76.4
Creating the Unity of a Community through Collective Memory

Thursday, 19 July 2018: 09:15
Location: 206C (MTCC NORTH BUILDING)
Oral Presentation
Tadaaki FUJITANI, Soai University, Japan
This study shows the way in which collective memory is used as a constituent part of community cohesion, especially after the occurrence of a disruptive event. For this, the works of Bergson (1896) and Halbwachs (1925) on memory have been explored. The results of the study are obtained through fieldwork in Miyakojima, a remote island of Okinawa, Japan.

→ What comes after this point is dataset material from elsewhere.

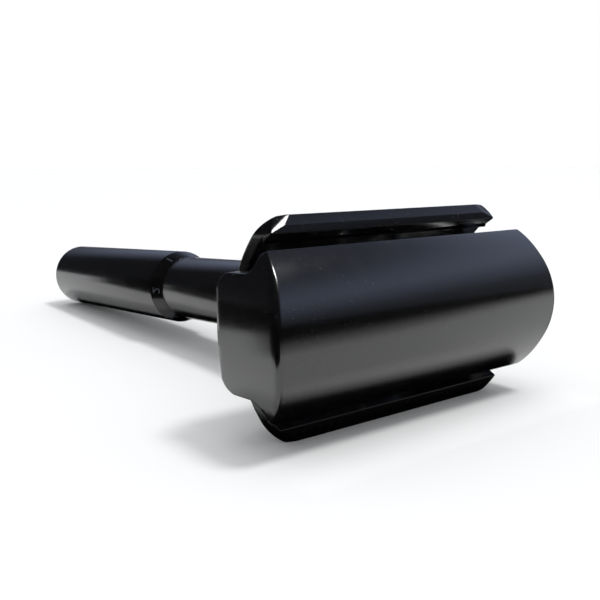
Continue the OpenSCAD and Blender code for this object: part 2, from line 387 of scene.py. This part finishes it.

Miyakojima is an island, one from the group of Japanese Southwestern Islands. The government plans to deploy the ground arm of the Self-Defense Forces in this island. Nobaru where the construction of facilities is planned is a rural settlement in which about 300 households live. During the Second World War, a Japanese fortress was built on the hills above this settlement, and the inhabitants were at war. After the war, it was handed over to the US military for use as a base station, and the air branch of the Self-Defense Force was deployed here, even after the island was returned to Japan in 1972. The pros and cons of accepting further facilities were discussed throughout the region, and a refusal of acceptance was declared at a briefing session with the government. The rejection came about because the reasoning of the government in favor of the base was inadequate, and residents were already struggling with noise from the existing air base. Though regional history has been published, and traditional festivals are also popular, due to the island’s declining population, the collective memory of the area is diluted. Collective memory, which had been gradually fading, has clearly revived due to the prompting from the outside in the form of the planned Self-Defense Forces base.

Thus, the community keeps its unity in various ways. However, the key element is collective memory. It can clearly revive, given the stimulus of an external force.